Wherever "scene" appears in a line, copy that line.

━━━ Dataset extract

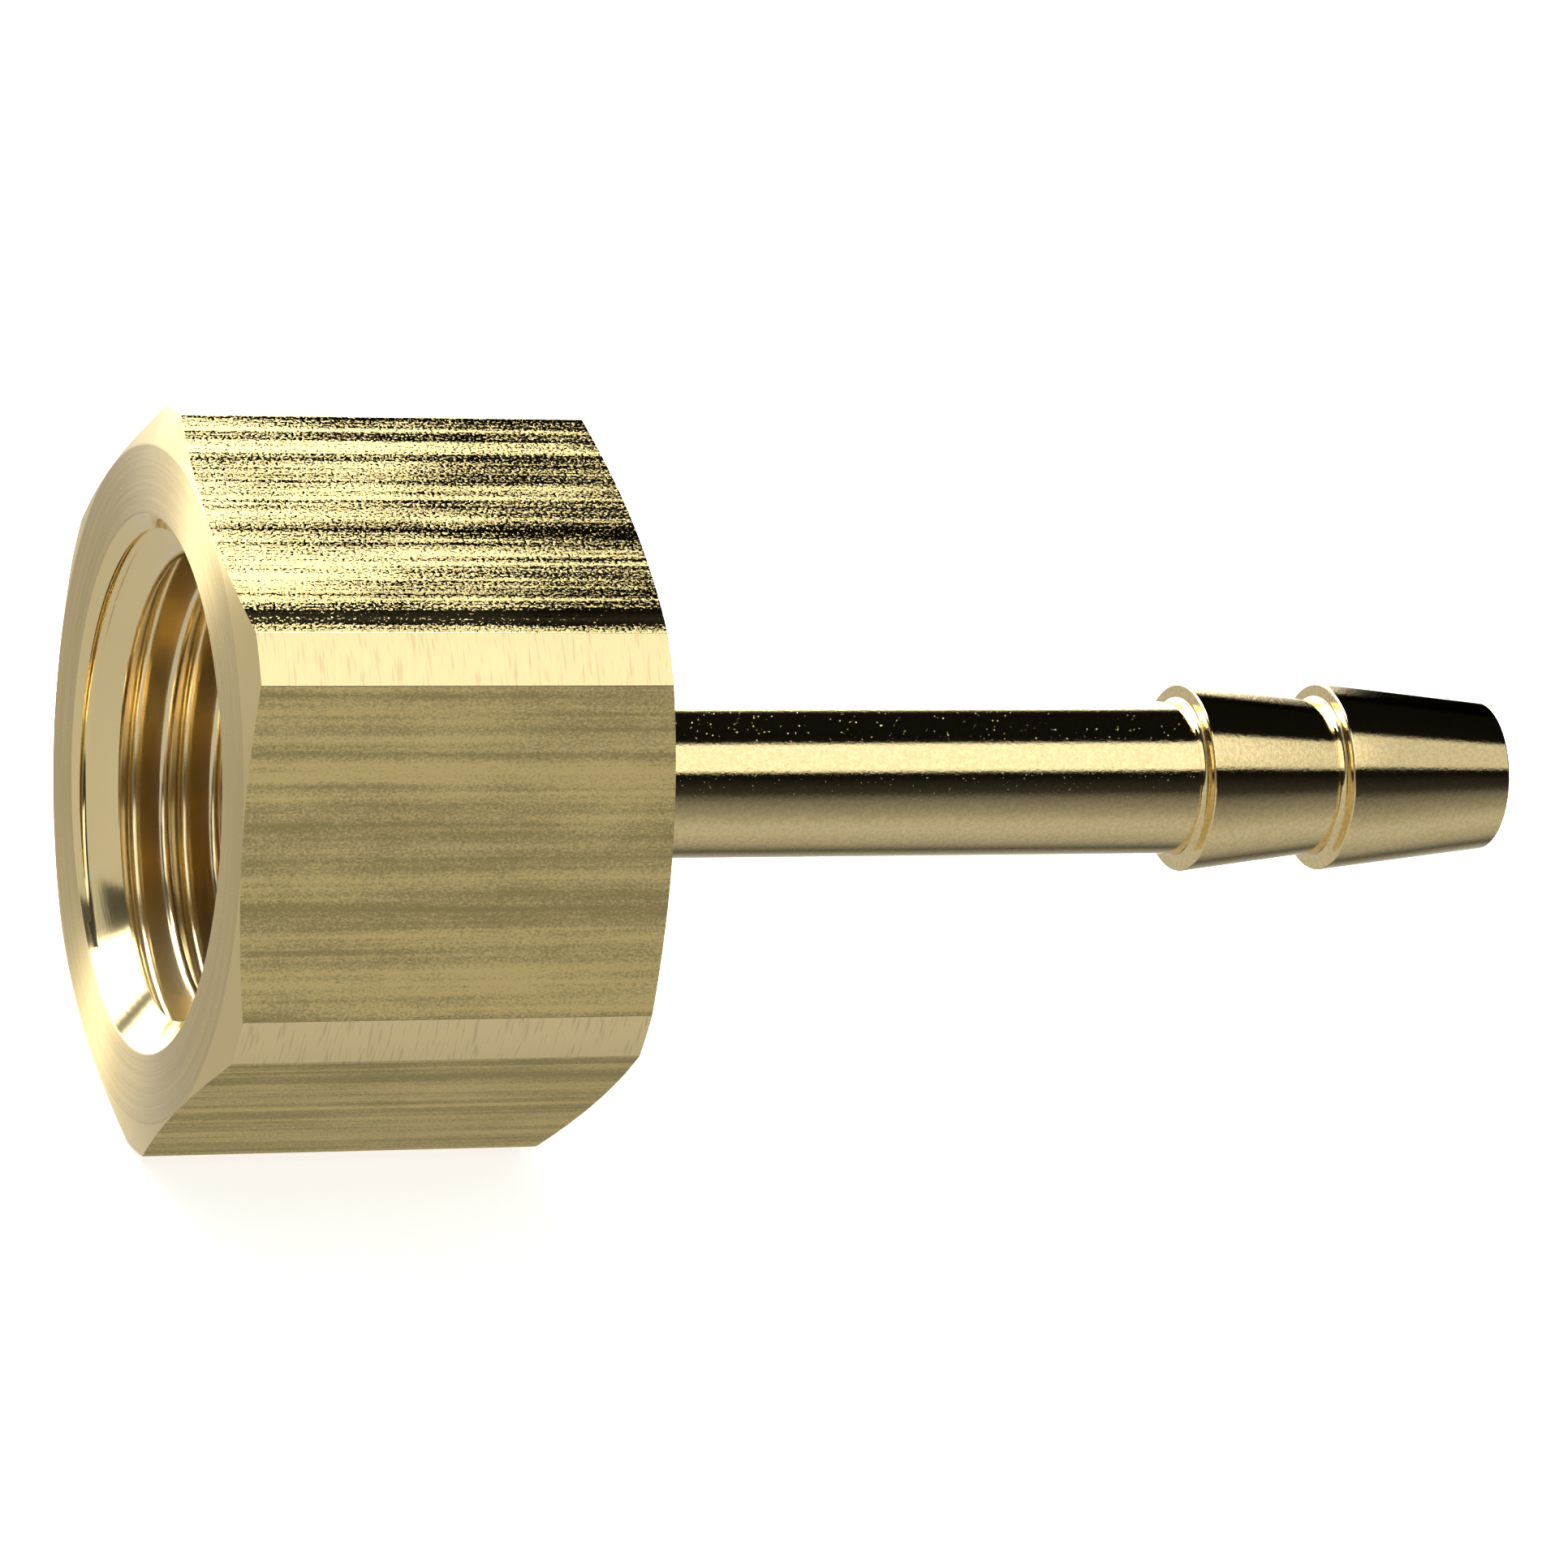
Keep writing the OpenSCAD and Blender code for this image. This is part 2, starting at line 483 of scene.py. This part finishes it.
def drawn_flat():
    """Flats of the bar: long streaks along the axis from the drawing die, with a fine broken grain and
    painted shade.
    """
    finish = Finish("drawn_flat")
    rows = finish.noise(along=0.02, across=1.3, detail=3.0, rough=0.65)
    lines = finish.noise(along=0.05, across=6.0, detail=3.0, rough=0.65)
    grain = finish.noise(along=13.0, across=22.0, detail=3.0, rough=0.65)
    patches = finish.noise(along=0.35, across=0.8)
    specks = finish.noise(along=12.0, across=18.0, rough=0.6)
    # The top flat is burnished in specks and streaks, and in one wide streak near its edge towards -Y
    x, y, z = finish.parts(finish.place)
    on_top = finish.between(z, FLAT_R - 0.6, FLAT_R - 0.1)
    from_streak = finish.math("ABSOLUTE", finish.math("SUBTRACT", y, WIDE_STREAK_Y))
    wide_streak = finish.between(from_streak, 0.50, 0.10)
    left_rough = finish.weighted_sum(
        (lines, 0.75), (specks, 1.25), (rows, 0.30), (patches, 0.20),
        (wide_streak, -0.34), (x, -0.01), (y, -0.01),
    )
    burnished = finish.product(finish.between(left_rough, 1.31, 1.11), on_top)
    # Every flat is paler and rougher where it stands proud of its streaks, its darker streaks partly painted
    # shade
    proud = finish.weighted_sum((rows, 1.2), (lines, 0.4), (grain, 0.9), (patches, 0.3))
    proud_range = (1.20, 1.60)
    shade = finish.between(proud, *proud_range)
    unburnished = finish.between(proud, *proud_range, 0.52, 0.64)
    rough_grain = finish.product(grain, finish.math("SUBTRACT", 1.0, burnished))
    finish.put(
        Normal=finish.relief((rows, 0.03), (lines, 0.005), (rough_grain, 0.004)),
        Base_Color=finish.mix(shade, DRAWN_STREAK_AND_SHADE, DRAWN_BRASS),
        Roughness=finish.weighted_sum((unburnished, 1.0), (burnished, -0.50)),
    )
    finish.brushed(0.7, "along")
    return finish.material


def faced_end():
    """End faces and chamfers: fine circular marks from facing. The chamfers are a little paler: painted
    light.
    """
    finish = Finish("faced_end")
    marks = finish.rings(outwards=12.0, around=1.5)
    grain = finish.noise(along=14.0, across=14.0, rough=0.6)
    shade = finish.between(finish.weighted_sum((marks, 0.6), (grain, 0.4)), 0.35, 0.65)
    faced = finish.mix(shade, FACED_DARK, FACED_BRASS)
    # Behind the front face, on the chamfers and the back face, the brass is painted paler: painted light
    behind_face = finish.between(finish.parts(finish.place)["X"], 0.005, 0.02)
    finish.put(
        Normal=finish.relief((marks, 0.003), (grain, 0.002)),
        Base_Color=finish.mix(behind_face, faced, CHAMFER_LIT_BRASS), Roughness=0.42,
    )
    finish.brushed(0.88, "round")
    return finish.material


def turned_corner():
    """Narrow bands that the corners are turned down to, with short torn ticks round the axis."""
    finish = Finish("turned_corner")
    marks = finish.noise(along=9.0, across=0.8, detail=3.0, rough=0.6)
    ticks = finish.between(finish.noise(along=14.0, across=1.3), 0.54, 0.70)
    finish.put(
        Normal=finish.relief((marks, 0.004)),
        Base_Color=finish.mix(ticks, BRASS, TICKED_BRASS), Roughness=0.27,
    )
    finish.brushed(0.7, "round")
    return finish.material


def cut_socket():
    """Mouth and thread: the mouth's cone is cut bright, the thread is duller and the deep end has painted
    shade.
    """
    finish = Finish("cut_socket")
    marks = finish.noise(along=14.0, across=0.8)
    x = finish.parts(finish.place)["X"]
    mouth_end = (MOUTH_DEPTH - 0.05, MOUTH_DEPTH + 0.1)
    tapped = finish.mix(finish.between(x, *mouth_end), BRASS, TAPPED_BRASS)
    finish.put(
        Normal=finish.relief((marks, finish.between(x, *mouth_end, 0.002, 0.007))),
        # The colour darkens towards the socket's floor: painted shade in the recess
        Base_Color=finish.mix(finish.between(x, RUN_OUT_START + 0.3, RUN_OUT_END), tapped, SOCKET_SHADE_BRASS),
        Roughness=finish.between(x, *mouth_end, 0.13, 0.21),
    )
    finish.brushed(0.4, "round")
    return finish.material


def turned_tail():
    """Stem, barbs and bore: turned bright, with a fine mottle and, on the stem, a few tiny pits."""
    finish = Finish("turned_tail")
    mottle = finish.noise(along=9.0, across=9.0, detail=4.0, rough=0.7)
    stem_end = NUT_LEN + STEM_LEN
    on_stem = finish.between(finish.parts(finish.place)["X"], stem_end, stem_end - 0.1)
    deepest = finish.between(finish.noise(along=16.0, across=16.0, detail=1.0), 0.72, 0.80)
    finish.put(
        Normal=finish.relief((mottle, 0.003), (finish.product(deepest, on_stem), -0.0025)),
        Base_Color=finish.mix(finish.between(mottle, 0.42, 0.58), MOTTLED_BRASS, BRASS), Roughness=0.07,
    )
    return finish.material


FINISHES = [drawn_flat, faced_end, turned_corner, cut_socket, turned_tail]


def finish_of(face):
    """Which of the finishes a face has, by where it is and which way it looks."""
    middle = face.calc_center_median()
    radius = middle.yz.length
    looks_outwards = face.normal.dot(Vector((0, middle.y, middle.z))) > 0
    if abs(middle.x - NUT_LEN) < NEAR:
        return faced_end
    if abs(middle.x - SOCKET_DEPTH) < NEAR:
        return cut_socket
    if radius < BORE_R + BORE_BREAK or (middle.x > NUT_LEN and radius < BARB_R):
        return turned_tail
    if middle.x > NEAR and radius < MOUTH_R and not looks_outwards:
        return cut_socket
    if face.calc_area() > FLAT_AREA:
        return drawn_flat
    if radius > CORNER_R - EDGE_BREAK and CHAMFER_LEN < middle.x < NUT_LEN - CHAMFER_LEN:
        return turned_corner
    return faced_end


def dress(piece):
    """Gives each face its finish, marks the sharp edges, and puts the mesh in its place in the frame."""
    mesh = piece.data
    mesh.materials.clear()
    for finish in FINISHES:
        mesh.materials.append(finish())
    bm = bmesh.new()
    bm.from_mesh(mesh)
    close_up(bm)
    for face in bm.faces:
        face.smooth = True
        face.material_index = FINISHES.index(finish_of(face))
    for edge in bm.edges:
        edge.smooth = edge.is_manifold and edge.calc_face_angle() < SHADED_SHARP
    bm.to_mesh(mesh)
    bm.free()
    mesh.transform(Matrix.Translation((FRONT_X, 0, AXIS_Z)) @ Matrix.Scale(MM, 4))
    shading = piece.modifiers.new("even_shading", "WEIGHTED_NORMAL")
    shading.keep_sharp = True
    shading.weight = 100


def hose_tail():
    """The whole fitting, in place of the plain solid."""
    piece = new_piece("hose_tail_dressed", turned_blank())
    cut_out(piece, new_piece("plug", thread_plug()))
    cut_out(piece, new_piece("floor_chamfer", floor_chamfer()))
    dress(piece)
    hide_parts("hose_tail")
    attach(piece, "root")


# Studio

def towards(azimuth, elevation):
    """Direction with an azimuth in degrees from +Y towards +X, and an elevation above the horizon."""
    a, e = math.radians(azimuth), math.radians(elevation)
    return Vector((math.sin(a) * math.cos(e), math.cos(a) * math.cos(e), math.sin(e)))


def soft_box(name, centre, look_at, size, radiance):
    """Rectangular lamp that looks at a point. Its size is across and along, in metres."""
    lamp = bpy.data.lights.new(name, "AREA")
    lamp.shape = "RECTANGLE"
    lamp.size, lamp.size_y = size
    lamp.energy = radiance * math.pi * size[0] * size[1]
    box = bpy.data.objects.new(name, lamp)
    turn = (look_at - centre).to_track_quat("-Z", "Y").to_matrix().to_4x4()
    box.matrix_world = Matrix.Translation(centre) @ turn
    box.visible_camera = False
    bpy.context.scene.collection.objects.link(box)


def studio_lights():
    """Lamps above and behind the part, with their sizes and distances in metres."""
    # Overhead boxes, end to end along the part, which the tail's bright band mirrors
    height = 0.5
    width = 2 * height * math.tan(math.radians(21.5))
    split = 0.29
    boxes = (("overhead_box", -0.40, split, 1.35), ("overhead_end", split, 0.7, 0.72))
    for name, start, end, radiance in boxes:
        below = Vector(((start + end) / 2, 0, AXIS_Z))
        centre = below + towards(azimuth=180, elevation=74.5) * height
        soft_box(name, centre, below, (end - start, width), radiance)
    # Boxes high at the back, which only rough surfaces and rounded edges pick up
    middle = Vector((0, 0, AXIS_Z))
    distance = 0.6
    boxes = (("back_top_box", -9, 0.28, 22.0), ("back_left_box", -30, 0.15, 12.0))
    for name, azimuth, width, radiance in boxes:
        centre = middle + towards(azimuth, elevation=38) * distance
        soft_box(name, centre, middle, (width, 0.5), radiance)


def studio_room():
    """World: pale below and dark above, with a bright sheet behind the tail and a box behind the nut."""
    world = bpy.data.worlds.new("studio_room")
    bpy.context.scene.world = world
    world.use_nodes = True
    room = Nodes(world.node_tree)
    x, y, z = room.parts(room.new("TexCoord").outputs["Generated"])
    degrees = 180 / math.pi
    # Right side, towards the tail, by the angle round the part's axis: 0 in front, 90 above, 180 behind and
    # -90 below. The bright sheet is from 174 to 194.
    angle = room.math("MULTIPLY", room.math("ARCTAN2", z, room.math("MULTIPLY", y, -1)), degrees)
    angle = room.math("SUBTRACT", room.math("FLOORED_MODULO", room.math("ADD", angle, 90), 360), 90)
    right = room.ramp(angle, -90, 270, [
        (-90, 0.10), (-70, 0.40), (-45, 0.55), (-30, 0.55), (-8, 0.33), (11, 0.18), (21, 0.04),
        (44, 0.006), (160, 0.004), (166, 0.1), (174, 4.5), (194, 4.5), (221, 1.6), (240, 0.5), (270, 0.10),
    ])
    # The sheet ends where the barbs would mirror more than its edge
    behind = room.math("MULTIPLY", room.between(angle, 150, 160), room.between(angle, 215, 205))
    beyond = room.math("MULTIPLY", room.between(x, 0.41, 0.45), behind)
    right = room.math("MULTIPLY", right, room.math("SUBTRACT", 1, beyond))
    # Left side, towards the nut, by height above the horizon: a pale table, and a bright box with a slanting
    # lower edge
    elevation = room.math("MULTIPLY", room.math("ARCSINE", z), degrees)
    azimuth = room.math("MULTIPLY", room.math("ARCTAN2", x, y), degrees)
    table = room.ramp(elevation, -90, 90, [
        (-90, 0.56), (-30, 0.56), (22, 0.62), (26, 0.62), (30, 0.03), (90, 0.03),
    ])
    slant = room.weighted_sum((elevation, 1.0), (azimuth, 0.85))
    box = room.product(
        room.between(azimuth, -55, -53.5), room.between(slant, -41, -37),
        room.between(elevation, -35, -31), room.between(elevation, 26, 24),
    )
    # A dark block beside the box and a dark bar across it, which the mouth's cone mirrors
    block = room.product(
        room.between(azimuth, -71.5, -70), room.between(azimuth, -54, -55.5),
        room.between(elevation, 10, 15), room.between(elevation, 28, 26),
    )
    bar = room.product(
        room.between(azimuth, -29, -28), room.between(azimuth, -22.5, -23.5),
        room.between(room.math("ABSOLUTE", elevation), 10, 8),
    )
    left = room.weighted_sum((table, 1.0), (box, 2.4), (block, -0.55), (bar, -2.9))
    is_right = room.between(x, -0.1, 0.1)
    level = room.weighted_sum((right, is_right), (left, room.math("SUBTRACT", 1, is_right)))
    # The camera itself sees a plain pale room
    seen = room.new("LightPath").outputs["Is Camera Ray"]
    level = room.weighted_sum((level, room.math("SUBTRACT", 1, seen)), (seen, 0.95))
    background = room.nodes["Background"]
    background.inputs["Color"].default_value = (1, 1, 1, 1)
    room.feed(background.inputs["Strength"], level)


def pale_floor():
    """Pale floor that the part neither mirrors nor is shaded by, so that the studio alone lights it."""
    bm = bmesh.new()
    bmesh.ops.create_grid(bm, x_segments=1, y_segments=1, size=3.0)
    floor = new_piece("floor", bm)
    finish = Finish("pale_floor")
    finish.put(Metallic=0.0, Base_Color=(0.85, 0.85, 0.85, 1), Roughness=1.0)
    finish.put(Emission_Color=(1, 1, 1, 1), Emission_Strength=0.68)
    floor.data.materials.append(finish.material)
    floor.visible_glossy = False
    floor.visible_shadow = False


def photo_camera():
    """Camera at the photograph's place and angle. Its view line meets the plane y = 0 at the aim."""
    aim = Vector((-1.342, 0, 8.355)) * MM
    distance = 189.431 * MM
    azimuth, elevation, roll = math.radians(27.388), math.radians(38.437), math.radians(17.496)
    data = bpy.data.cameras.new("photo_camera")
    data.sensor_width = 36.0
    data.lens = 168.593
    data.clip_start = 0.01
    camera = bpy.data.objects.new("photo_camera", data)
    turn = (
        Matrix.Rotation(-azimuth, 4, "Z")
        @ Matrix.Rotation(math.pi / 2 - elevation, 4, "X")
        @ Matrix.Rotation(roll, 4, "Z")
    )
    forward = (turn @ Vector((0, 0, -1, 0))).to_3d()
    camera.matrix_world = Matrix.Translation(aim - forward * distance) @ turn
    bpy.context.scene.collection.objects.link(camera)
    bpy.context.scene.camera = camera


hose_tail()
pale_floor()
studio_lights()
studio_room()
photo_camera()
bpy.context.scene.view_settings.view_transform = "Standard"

━━━━━━

In response:
Keep writing the OpenSCAD and Blender code for this image. This is part 2, starting at line 483 of scene.py. This part finishes it.
    bpy.context.scene.collection.objects.link(box)
    bpy.context.scene.world = world
    bpy.context.scene.collection.objects.link(camera)
    bpy.context.scene.camera = camera
bpy.context.scene.view_settings.view_transform = "Standard"